Extract the first line through the line containing "const onHook = onBand + hookWall + layerGap;" from the listing below, exactly as written.

── Provided material

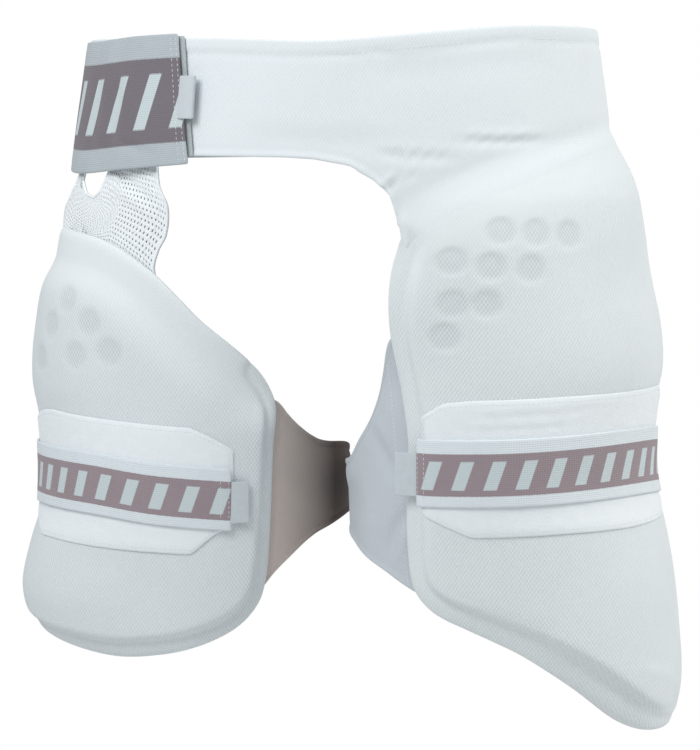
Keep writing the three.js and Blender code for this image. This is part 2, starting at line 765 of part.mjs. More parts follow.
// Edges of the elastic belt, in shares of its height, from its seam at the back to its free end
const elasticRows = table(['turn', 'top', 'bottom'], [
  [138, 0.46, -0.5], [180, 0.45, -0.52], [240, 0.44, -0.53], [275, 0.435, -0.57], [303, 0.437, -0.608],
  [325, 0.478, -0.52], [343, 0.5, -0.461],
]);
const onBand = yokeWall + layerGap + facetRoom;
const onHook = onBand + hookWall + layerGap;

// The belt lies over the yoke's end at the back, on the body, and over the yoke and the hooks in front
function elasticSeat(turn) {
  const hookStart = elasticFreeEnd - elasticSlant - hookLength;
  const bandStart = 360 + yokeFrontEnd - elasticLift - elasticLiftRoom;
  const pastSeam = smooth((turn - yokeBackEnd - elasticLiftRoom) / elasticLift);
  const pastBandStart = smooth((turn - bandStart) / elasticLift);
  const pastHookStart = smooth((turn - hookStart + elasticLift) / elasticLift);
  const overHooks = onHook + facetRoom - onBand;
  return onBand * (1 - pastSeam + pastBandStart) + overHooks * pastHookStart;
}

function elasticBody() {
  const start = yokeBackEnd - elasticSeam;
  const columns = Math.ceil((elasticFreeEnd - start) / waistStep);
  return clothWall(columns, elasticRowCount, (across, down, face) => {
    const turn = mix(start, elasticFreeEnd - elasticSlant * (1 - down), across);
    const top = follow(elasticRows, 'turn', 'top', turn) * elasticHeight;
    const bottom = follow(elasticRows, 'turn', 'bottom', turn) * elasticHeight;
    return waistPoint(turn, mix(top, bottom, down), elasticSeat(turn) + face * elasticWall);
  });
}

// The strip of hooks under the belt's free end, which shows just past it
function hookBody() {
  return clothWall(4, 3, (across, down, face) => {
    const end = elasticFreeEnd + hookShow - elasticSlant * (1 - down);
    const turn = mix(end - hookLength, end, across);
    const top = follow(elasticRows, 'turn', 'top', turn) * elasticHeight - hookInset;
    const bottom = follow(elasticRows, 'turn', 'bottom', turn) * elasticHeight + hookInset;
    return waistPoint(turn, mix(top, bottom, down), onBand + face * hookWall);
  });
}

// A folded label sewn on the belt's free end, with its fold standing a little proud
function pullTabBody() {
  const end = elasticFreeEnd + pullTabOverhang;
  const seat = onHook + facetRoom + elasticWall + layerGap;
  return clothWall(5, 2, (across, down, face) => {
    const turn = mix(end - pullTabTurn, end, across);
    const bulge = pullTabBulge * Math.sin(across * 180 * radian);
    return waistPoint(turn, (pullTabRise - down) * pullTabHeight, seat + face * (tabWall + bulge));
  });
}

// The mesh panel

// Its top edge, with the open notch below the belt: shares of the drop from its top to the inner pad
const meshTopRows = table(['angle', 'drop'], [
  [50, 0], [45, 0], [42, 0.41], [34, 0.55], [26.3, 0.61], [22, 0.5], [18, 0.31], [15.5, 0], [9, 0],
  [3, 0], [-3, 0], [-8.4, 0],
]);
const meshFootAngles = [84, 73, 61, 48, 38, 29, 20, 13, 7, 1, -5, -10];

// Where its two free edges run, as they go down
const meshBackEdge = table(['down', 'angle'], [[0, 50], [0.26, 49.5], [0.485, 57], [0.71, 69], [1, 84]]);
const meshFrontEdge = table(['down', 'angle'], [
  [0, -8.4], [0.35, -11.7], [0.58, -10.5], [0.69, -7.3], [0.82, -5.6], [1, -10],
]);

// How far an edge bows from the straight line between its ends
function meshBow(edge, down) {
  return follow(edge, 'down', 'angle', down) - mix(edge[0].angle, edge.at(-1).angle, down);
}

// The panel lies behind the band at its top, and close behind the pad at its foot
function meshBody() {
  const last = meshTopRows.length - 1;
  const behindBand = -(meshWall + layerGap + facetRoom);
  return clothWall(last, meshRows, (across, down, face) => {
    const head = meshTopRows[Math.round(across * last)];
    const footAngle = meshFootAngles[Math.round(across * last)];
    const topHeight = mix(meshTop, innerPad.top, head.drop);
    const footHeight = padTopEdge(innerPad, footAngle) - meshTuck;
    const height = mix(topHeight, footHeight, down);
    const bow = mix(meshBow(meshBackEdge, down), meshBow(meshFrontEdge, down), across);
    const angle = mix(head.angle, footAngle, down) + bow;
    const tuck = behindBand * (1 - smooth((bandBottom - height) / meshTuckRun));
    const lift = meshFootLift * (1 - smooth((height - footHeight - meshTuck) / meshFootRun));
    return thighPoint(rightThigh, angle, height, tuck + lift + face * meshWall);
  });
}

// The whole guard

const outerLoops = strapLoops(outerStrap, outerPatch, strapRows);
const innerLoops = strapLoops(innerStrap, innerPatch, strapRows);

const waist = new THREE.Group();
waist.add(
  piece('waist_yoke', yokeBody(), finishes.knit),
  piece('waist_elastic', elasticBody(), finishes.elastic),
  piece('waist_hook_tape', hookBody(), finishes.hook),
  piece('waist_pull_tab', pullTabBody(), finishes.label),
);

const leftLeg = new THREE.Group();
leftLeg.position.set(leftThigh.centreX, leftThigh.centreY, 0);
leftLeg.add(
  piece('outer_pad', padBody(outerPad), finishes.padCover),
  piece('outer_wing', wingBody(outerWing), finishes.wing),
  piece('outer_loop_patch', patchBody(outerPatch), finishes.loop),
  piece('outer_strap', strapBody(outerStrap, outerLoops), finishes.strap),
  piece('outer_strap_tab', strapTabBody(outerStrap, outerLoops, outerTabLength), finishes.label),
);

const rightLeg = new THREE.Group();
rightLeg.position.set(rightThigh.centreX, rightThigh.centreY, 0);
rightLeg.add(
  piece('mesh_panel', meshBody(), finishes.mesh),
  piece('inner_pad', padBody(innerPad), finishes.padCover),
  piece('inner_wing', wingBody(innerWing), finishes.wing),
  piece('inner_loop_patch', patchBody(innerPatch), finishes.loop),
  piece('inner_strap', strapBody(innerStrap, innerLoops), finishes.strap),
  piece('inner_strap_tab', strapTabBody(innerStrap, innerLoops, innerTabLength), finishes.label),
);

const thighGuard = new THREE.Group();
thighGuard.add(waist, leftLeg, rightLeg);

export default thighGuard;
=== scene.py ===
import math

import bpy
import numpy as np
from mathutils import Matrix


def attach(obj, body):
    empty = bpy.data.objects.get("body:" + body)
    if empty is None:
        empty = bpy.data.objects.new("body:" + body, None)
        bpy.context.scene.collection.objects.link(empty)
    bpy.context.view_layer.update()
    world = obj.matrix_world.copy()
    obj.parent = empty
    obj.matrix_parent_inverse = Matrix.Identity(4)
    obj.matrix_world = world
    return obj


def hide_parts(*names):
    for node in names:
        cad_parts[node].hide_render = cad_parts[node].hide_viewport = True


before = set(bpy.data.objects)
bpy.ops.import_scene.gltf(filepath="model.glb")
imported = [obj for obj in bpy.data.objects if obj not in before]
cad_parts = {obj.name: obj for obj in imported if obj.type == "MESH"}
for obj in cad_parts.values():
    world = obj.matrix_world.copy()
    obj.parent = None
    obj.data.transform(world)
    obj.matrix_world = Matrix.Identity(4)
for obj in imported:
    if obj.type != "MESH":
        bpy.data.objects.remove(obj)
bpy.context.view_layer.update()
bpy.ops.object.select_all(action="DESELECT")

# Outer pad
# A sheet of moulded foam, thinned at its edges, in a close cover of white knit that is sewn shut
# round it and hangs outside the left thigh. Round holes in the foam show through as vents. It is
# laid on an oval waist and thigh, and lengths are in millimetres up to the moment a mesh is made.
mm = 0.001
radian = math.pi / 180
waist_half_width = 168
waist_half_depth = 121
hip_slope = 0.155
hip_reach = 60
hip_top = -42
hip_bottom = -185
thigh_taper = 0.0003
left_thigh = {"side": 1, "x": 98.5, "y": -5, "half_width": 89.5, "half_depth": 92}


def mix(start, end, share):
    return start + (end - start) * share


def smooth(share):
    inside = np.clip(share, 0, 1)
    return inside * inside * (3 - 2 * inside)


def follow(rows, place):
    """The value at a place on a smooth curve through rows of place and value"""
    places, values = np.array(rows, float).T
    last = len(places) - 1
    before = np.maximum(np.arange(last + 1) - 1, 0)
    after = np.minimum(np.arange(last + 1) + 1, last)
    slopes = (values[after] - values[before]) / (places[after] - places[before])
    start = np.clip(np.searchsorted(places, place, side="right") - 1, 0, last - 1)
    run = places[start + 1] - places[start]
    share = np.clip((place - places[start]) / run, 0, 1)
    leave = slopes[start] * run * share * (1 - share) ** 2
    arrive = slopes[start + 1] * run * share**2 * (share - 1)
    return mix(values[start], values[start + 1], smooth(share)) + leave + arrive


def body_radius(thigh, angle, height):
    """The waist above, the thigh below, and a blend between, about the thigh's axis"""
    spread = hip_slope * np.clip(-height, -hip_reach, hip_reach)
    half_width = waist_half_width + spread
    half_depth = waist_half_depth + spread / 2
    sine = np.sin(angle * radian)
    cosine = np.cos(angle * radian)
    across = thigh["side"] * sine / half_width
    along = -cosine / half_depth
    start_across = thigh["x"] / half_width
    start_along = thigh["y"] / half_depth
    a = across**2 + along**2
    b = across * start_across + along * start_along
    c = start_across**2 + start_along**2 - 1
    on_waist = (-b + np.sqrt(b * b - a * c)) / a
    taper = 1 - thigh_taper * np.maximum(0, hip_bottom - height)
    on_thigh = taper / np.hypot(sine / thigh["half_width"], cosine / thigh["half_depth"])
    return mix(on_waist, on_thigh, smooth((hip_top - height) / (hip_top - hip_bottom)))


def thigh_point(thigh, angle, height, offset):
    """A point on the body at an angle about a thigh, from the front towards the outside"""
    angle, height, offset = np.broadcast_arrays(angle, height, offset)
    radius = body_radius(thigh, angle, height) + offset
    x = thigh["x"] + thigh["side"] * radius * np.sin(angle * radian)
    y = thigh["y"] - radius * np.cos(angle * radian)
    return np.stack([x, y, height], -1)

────

**The completed task**
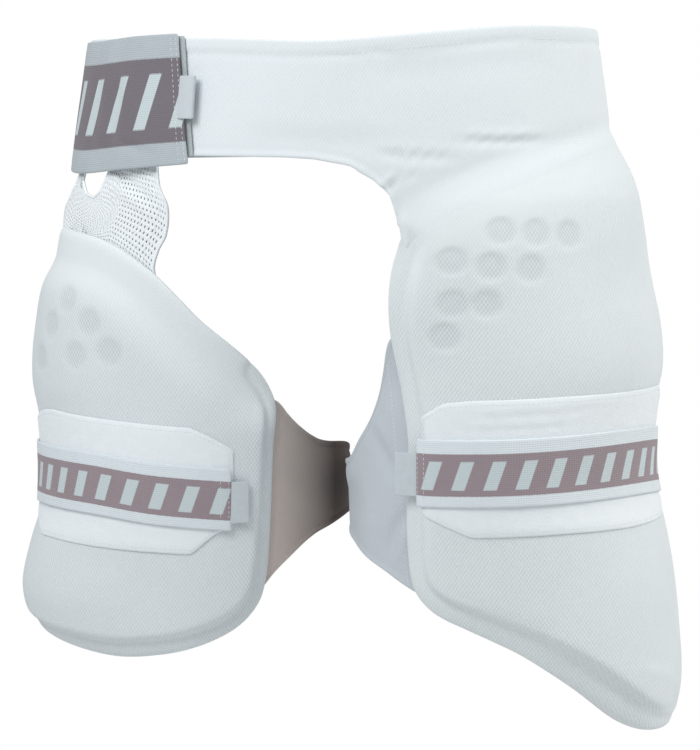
Keep writing the three.js and Blender code for this image. This is part 2, starting at line 765 of part.mjs. More parts follow.
// Edges of the elastic belt, in shares of its height, from its seam at the back to its free end
const elasticRows = table(['turn', 'top', 'bottom'], [
  [138, 0.46, -0.5], [180, 0.45, -0.52], [240, 0.44, -0.53], [275, 0.435, -0.57], [303, 0.437, -0.608],
  [325, 0.478, -0.52], [343, 0.5, -0.461],
]);
const onBand = yokeWall + layerGap + facetRoom;
const onHook = onBand + hookWall + layerGap;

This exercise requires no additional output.